Accanto al cantante e attore napoletano, troviamo Milena Vukotic, nel ruolo della mamma di Pasolini, l’amatissima Susanna Colussi; e il compianto Libero De Rienzo - che ci ha lasciato di recente prematuramente - nel ruolo di un personaggio misterioso, decisivo per le sorti del film. Si tratta di Antonio Pinna, che l’attore romano, ai nostri microfoni, aveva presentato così: “Nel teorema del plot, Antonio Pinna è un po’ la pietra dello scandalo, un nome che è venuto fuori un paio di anni fa da alcune indagini dalle quali è emerso che al volante della macchina che ha ucciso Pasolini ci fosse proprio lui. Si è scoperto che su Pinna c’è un dossier secretato a fronte del fatto che la sua fedina penale era immacolata tranne per un fermo per guida senza patente: era il driver della mala ma si era dimenticato di prendere la patente! La domanda che sorge spontanea è: "perché uno che ha solo un fermo per guida senza patente ha un fascicolo secretato grande così?" E poi c’è un'altra serie di fatti venuti alla luce recentemente tra cui la testimonianza di due carrozzieri che avevano avuto l’incarico di mettere a posto una seconda macchina, un’altra Alfa GT (non quella di Pasolini usata da Pelosi), appartenuta proprio ad Antonio Pinna.

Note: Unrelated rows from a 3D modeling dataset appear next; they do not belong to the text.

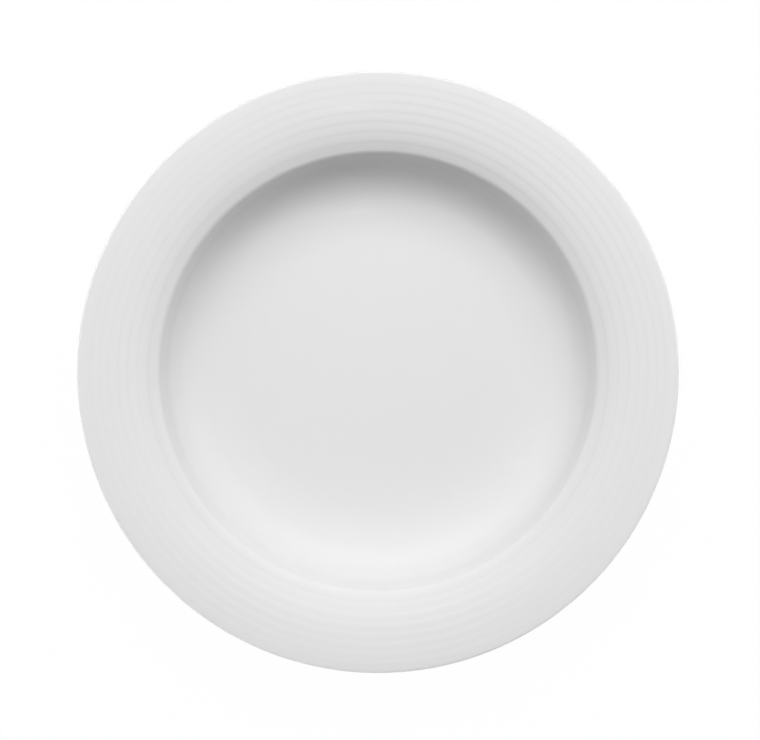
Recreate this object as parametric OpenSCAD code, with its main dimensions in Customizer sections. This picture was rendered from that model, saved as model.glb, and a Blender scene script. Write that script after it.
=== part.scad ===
// Rimmed soup plate in white porcelain, turned about the Z axis and standing on its foot ring.
// The porcelain is one fired piece. Its glaze is two skins, kept apart by the bare foot ring:
// one runs over the face, the lip and the underside, and one lies inside the foot ring.
// The origin is the centre of the foot ring at table level, and all sizes are millimetres.

/* [Plate] */
// Diameter at which the rim folds down into the well
well_d = 171; // [150:0.2:190]
// Width of the rim from that fold to the lip, glaze included
rim_w = 29.5; // [26:0.1:36]
// Height over the table at which the rim meets the lip, glaze included and the rings' relief left out
plate_h = 37; // [32:0.5:44]

/* [Well] */
// Slope of the well's wall
wall_angle = 73; // [62:1:78]
// Height of the wall's straight stretch under the fold
wall_h = 8; // [3:0.5:10]
// Radius of the heel, the gentle curve that leaves the floor
heel_radius = 60; // [45:1:80]
// Slope at which the heel passes into the bowl
heel_angle = 11; // [8:1:20]
// Radius of the fold between the rim and the wall
fold_radius = 3; // [1:0.2:4]
// Slope at the edge of the floor's gentle dome
dome_angle = 3.2; // [1:0.2:5]

/* [Rim] */
// Rise from the fold to the lip
rim_rise = 5.9; // [4:0.1:7]
// Slope that is left in the rim where it meets the lip
rim_end_angle = 4.5; // [0:0.5:6]
// Power of the rim's curve, higher bends it nearer the fold
rim_power = 3.3; // [2:0.1:4]
// Number of raised rings inside the lip
ring_count = 7; // [3:1:12]
// Height of each ring's step in the porcelain
ring_step = 0.2; // [0.1:0.05:0.4]
// Plain band between the fold and the first ring
plain_band = 2.1; // [1:0.1:4]
// Width of each band as a share of the band inside it
band_share = 0.97; // [0.9:0.005:0.99]
// Width of the rounded lip
lip_w = 2; // [1.6:0.1:4]
// Power of the lip's curve: 2 makes an ellipse, and higher keeps it flatter up to a tighter edge
lip_power = 3.5; // [2:0.1:4]

/* [Thickness] */
// Porcelain of the floor
floor_t = 4.4; // [3.4:0.1:6]
// Porcelain of the well's wall
wall_t = 4.2; // [3.4:0.1:5.4]
// Porcelain of the rim next to the fold
shoulder_t = 5; // [4:0.1:6]
// Porcelain of the rim at the lip
lip_t = 3.4; // [2.6:0.1:4.4]

/* [Foot] */
// Distance of the foot ring's outer edge inside the fold
foot_inset = 23; // [18:0.5:28]
// Width of the foot ring at the table, edges included
bearing_w = 2.4; // [2:0.1:4]
// Height of the foot ring outside, up to the plate's underside
foot_h = 3.2; // [2.8:0.1:4.2]
// Lean of the foot ring's sides
foot_draft = 20; // [10:1:28]
// Height of the recess inside the foot ring
recess_h = 2.8; // [2.4:0.1:4]
// Rounding of the bearing face's edges
edge_radius = 0.8; // [0.4:0.1:1]
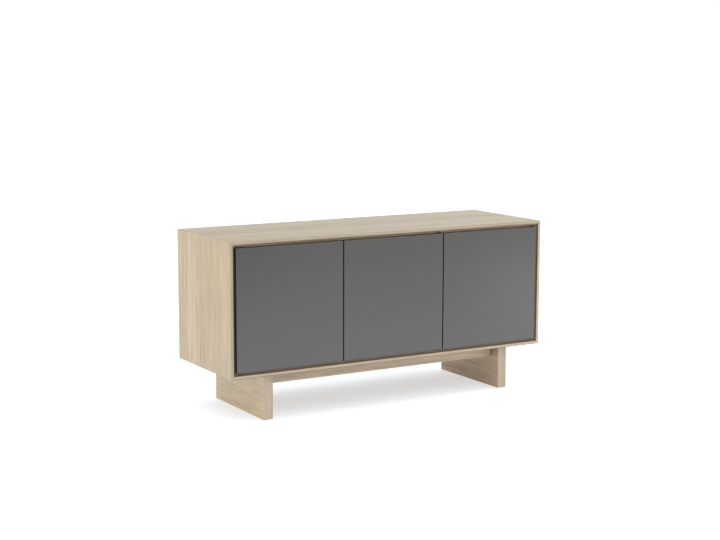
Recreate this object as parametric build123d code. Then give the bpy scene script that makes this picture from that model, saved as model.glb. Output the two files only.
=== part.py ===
from build123d import *
import os

# A low media console: a mitred oak case with three flat glass-faced doors, set back
# in a dark shadow gap, on two panel legs joined by rails.
# Frame: X to the right, Y to the back, Z up. The origin is on the floor, under the middle
# of the case. Millimetres.

# ---- driving dimensions ----
WIDTH = 1650.0
DEPTH = 550.0
CASE_HEIGHT = 600.0
LEG_HEIGHT = 205.0            # floor to the underside of the case, on the feet

PANEL = 26.0                  # thickness of the four case panels
LIP = 13.0                    # oak edge left in front of the shadow gap
REVEAL_SETBACK = 10.0         # the dark strip stands this far behind the front
STRIP_DEPTH = 18.0
DIVIDER = 20.0

GLASS = 3.0
DOOR_CORE = 16.0
DOOR_INSET = 28.0             # outer door edges, from the outside of the case
DOOR_GAP = 6.0                # between neighbouring doors
DOOR_STRIP_GAP = 2.0          # between a door and the dark strip

PIVOT_IN = 12.0               # pivot axis from the hinge edge of the door
PIVOT_BACK = 7.0              # pivot axis behind the door's face
PIN_R = 2.0
PIN_CLEARANCE = 0.05
PIN_LENGTH = 12.0             # inside the door
BUSH_R = 3.2
BUSH_LENGTH = 14.0
BUSH_FLANGE_R = 5.0
BUSH_FLANGE = 1.9
PLATE_HALF = 19.0
PLATE_SHIFT = 8.0             # the plate's middle is this far in from the pivot axis
PLATE_T = 3.0
PLATE_BACK_LAND = 2.0         # strip left behind the plate
LUG_R = 4.5
SCREW_R = 1.4
SCREW_HEAD_R = 2.8
SCREW_HEAD = 1.2
CROSS_W = 0.8                 # arms of the cross recesses
CROSS_REACH = 0.68            # of the head's radius
CROSS_DEPTH = 0.6             # of the head's height
PLATE_SCREW_AT = 13.0
PLATE_SCREW_LENGTH = 8.0

LATCH_FROM_DIVIDER = 28.0
LATCH_HALF_W = 9.0
LATCH_H = 22.0
LATCH_LENGTH = 46.0
LATCH_FLANGE_HALF_W = 17.0
LATCH_FLANGE_T = 3.0
LATCH_FLANGE_SETBACK = 6.0    # flange ends, from the ends of the latch
LATCH_SCREW_AT = 13.0
LATCH_SCREW_R = 1.5
LATCH_SCREW_HEAD_R = 2.9
LATCH_SCREW_HEAD = 1.8
LATCH_SCREW_LENGTH = 11.0
PLUNGER_R = 4.0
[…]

Quella guidata da Antonio, secondo queste ricostruzioni, è stata portata da un primo carrozziere che ha trovato sangue, cuoio capelluto, ecc.; quindi da un secondo carrozziere, con più pelo sullo stomaco o un mutuo più alto, che l’ha messa definitivamente a posto. Mentre la macchina di Pasolini, su cui è stato fermato Pelosi, era intonsa... Queste sono cose che io ho appreso dopo aver parlato con David Grieco che, oltre ad avere motivi professionali di adesione a questa vicenda, ne ha anche di umani perché è stato un amico di Pierpaolo, molto presente sin dalle prime ore dopo che successe il fatto”

Come si vede, leggendo le dichiarazioni del povero De Rienzo, siamo dalle parti del cinema civile d’inchiesta o di denuncia; filone cinematografico in auge nel corso degli anni ’70 grazie al lavoro di cineasti del calibro di Francesco Rosi, Elio Petri, Damiano Damiani, etc.; e che David Grieco parrebbe qui voler provare a riproporre con esiti tutt’altro che disprezzabili. Non è tutto: oltre alla descrizione del luttuoso fattaccio di cronaca, La macchinazione è anche un’ulteriore occasione per indagare una delle figure più affascinanti del ‘900 italiano, che anche qui ribadisce la sua irriducibile ostilità nei confronti del consumismo capitalista che avrebbe, a suo dire, contribuito a determinare il genocidio culturale delle classi subalterne, il sottoproletariato urbano da sempre al centro delle sue creazioni artistiche e della propria umana empatia. Un universo antropologico col quale egli si era finito per fondere senza più filtri fino a trovarne la morte. Lo spiega benissimo, ancora una volta, Libero De Rienzo, totalmente calato nello spirito del film, fino a sposarne fino in fondo le tesi d’inchiesta e quelle stilistiche: “Se permettete, mi prendo un microscopico spazio di giudizio rispetto al personaggio che interpreto e agli altri ‘ragazzi di vita’ che compaiono nel film. Nonostante Antonio fosse alla guida della macchina che lo ha ucciso, era una vittima al pari di tutti gli altri. Lo diceva pure Pasolini: questa è gente che appartiene a un sottoproletariato che in quegli anni comincia a perdere la sua forza, la propria innocenza; la propria dignità di popolo, per aspirare a diventare simile a quella borghesia ignorante e violenta con la quale finiranno per coincidere. La macchinazione che raccontiamo nel film e un imbuto che conduce in un buco sempre più stretto da cui esce solo sangue, merda e petrolio.”

Il film si apre e chiude sulle note della suite sinfonica di Atom Heart Mother, immortale long-playing composto dai Pink Floyd nel 1970, quando era divenuta una delle band più note e prestigiose del cosiddetto progressive-rock.